Return, exactly as written, the run of lines that begins at the line containing "const wedge = new THREE.Group();" and ends at the line containing "return low, high". Nothing outside that run belongs in the answer.

▸ SUPPLIED INFORMATION:
#####
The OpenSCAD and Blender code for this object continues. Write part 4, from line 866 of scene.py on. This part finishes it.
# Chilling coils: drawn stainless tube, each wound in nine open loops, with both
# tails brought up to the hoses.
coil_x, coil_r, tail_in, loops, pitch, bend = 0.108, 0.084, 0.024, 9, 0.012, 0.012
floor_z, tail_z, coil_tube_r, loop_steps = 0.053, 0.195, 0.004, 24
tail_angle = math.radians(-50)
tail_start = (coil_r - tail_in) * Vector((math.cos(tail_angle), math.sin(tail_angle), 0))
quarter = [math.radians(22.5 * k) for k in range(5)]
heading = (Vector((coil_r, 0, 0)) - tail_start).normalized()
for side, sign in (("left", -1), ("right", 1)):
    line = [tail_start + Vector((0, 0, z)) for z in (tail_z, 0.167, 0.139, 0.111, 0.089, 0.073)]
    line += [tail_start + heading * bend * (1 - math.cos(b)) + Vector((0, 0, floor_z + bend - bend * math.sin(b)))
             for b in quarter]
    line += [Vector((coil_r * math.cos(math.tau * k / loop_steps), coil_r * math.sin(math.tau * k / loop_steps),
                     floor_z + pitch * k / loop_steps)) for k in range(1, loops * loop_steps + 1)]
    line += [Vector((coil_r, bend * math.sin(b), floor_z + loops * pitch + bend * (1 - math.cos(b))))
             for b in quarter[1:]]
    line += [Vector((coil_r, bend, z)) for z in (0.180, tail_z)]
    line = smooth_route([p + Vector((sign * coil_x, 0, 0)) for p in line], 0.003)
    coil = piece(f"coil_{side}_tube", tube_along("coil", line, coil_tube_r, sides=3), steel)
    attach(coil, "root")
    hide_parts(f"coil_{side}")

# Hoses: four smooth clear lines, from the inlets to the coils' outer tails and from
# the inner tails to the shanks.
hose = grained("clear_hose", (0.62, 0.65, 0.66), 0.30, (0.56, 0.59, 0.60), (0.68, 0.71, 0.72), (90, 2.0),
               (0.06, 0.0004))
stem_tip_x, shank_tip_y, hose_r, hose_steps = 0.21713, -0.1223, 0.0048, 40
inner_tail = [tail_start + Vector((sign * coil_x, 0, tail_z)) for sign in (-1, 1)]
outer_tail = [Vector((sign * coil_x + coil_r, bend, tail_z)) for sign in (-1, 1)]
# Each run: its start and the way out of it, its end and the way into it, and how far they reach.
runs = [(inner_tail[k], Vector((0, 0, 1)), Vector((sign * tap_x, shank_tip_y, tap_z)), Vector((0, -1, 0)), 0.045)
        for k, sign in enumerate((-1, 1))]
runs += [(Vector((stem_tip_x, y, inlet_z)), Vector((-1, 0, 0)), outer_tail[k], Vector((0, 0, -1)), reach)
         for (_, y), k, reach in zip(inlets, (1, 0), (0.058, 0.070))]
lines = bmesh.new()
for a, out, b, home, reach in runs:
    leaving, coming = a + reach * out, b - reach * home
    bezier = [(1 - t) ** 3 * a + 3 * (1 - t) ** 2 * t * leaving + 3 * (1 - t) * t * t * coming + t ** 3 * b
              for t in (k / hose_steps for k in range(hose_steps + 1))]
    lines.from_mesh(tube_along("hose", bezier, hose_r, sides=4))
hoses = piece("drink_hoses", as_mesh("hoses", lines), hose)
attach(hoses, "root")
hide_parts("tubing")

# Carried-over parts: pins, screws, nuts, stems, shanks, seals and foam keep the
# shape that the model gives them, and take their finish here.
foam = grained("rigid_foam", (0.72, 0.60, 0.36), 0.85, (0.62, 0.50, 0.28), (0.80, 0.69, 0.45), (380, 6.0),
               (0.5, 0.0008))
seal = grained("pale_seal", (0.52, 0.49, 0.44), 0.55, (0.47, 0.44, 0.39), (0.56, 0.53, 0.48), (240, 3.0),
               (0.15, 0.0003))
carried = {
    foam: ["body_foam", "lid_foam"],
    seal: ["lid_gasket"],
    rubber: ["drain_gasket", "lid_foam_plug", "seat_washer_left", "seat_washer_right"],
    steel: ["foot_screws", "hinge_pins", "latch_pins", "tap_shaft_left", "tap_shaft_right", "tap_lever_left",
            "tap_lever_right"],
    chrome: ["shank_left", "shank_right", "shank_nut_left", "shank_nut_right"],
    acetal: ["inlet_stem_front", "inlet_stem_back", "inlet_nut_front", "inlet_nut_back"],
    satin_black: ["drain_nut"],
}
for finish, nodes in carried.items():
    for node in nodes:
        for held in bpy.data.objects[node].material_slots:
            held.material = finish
#####
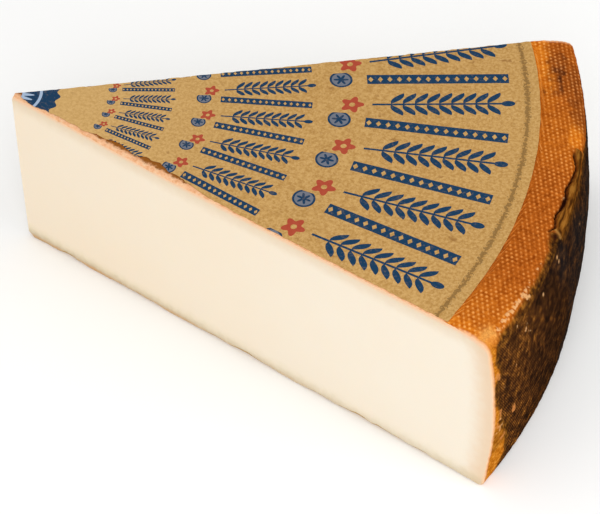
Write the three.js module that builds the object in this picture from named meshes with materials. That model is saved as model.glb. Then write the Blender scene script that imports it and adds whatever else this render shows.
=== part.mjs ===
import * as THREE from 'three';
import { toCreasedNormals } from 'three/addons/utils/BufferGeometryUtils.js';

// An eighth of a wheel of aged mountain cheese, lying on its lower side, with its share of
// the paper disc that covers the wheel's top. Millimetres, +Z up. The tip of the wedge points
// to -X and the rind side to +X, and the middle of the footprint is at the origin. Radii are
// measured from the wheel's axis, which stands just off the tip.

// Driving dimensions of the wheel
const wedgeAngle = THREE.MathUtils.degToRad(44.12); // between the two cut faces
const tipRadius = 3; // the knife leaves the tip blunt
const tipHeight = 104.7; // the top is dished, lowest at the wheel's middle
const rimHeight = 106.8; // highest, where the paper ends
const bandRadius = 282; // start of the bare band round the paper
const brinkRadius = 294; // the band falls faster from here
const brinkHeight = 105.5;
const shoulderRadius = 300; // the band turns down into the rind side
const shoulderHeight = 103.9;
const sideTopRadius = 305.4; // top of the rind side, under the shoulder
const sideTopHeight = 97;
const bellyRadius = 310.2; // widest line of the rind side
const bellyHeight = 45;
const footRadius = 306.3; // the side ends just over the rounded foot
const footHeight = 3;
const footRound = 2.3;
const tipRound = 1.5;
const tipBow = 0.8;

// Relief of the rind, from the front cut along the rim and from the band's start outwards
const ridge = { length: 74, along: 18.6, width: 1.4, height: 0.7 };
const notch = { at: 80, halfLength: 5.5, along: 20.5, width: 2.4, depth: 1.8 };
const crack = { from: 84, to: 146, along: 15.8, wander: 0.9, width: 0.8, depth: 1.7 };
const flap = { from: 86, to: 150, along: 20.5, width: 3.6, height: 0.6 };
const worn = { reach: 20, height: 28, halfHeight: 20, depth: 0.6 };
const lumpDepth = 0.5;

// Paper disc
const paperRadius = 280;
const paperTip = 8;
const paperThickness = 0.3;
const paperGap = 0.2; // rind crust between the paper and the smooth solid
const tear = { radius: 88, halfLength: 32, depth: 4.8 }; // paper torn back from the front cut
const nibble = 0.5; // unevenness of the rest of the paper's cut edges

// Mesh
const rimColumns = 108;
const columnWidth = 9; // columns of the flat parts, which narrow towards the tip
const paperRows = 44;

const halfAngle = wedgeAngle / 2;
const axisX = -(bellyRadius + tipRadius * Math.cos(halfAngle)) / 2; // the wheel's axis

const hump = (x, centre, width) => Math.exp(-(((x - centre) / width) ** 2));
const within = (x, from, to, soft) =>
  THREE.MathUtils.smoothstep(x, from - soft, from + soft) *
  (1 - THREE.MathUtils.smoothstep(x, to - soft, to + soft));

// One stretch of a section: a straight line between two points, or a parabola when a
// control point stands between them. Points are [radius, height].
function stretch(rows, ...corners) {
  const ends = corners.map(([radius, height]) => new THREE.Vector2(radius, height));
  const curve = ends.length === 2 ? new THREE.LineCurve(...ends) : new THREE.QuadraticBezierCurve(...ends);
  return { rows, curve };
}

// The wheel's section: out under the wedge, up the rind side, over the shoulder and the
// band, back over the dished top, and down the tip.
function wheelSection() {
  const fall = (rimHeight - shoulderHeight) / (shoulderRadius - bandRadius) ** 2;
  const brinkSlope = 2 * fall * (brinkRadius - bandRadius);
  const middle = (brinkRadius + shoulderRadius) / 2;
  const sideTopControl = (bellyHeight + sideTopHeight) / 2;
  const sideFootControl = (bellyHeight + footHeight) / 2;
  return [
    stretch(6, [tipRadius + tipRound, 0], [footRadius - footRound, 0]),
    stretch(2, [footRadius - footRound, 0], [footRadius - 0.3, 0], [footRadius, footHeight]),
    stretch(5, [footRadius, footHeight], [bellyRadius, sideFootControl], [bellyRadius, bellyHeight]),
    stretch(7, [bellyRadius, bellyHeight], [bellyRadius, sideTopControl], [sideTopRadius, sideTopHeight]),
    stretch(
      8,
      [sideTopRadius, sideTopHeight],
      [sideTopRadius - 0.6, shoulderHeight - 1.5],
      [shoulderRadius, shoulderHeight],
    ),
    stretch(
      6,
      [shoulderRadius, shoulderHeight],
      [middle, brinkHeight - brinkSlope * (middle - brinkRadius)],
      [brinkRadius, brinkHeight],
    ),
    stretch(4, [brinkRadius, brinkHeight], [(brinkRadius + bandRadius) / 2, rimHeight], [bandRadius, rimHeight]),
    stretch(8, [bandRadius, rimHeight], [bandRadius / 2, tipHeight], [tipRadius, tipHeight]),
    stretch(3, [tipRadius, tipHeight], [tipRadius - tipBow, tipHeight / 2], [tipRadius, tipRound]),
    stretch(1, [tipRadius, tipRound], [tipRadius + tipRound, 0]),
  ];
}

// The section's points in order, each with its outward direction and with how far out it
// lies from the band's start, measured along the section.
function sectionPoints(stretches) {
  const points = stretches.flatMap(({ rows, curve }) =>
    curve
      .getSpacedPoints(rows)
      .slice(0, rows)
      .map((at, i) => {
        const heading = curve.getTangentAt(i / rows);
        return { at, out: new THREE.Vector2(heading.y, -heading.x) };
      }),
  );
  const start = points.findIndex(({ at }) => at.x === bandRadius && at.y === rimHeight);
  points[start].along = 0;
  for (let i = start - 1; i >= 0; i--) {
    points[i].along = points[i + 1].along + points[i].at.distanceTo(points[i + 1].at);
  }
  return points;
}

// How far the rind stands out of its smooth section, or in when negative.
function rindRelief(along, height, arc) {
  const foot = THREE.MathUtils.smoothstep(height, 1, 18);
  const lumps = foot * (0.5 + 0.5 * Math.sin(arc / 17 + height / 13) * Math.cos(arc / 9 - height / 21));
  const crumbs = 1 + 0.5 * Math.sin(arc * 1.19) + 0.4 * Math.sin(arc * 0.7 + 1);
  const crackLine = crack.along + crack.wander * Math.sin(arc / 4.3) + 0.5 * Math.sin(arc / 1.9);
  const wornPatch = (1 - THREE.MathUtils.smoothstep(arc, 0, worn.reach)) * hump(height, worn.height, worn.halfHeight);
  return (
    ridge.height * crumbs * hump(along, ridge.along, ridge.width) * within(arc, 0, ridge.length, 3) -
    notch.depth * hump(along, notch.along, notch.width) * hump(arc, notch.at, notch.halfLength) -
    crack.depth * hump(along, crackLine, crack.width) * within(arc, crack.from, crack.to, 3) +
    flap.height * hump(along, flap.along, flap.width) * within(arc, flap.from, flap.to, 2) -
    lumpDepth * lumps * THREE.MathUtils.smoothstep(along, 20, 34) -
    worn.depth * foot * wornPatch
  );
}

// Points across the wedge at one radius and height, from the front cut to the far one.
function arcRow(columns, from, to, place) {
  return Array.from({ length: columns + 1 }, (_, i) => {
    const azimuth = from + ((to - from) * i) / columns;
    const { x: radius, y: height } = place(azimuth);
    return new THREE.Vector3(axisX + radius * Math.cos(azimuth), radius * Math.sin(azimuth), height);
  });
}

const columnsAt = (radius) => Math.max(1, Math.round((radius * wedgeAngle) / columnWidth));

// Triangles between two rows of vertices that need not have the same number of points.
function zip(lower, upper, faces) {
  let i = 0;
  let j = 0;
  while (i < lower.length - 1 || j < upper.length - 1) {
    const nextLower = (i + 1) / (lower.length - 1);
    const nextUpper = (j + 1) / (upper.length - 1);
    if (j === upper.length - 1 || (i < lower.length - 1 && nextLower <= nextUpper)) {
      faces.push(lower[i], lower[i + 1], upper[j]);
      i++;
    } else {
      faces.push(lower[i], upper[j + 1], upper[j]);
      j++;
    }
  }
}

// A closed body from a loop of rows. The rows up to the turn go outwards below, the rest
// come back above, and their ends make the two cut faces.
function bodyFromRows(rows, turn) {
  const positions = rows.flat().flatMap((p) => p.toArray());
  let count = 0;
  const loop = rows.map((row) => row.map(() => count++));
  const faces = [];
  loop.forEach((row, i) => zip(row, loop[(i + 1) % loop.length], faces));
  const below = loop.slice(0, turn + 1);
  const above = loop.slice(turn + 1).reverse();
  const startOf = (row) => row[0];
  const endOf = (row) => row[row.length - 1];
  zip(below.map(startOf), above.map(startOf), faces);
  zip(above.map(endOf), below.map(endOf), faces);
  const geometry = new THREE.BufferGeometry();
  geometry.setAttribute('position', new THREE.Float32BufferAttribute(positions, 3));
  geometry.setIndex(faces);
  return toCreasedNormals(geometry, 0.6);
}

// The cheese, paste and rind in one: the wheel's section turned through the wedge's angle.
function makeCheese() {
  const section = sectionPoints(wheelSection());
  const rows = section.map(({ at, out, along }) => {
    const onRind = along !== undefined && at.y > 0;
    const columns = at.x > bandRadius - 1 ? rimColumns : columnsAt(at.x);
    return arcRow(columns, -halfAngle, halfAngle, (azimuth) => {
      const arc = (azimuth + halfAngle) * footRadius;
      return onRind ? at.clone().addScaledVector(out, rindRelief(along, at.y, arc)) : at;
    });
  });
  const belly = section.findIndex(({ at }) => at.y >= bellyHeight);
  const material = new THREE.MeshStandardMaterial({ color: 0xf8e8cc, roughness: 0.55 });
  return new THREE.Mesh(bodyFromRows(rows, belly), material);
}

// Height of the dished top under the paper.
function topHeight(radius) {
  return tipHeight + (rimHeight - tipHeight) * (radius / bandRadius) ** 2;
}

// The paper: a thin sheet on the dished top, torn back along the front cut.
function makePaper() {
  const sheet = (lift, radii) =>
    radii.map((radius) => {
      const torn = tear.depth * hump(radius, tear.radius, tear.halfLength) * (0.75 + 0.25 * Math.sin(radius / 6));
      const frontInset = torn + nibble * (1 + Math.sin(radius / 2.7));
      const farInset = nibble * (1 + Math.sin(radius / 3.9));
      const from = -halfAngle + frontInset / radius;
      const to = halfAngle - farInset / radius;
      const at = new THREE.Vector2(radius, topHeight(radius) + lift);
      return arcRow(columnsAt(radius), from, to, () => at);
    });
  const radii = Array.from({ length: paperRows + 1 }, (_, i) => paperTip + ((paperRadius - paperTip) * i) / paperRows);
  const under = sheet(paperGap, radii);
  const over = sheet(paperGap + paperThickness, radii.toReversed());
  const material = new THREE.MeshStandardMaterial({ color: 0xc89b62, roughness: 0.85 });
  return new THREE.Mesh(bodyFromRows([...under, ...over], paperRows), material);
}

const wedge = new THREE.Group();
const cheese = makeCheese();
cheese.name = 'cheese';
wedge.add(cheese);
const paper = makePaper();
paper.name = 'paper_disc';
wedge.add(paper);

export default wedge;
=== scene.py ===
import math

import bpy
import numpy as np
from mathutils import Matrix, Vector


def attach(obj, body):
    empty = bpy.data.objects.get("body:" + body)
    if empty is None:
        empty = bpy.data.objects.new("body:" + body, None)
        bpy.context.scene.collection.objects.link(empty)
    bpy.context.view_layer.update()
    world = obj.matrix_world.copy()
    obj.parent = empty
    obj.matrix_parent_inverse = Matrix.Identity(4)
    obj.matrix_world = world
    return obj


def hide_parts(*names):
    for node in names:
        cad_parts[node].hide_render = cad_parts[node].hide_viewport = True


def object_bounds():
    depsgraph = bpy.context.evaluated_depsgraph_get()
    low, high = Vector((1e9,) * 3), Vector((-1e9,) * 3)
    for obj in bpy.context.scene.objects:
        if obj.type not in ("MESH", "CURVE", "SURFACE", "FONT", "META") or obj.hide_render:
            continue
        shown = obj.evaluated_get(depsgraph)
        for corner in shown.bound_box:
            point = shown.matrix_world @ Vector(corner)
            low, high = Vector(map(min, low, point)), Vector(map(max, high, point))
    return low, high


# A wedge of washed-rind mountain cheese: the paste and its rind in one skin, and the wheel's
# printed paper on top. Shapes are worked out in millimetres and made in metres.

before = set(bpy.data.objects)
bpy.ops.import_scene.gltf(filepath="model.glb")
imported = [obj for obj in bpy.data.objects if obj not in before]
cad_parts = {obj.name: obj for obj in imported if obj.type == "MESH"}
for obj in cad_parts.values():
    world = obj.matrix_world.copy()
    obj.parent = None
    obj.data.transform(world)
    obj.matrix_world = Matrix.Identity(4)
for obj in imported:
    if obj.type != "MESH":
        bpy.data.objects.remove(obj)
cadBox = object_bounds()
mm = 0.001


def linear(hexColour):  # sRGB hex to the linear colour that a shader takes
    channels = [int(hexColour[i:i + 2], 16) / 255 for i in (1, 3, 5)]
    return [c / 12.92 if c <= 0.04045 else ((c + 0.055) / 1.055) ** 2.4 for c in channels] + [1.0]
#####
▸ CORRECT ANSWER:
const wedge = new THREE.Group();
const cheese = makeCheese();
cheese.name = 'cheese';
wedge.add(cheese);
const paper = makePaper();
paper.name = 'paper_disc';
wedge.add(paper);

export default wedge;
=== scene.py ===
import math

import bpy
import numpy as np
from mathutils import Matrix, Vector


def attach(obj, body):
    empty = bpy.data.objects.get("body:" + body)
    if empty is None:
        empty = bpy.data.objects.new("body:" + body, None)
        bpy.context.scene.collection.objects.link(empty)
    bpy.context.view_layer.update()
    world = obj.matrix_world.copy()
    obj.parent = empty
    obj.matrix_parent_inverse = Matrix.Identity(4)
    obj.matrix_world = world
    return obj


def hide_parts(*names):
    for node in names:
        cad_parts[node].hide_render = cad_parts[node].hide_viewport = True


def object_bounds():
    depsgraph = bpy.context.evaluated_depsgraph_get()
    low, high = Vector((1e9,) * 3), Vector((-1e9,) * 3)
    for obj in bpy.context.scene.objects:
        if obj.type not in ("MESH", "CURVE", "SURFACE", "FONT", "META") or obj.hide_render:
            continue
        shown = obj.evaluated_get(depsgraph)
        for corner in shown.bound_box:
            point = shown.matrix_world @ Vector(corner)
            low, high = Vector(map(min, low, point)), Vector(map(max, high, point))
    return low, high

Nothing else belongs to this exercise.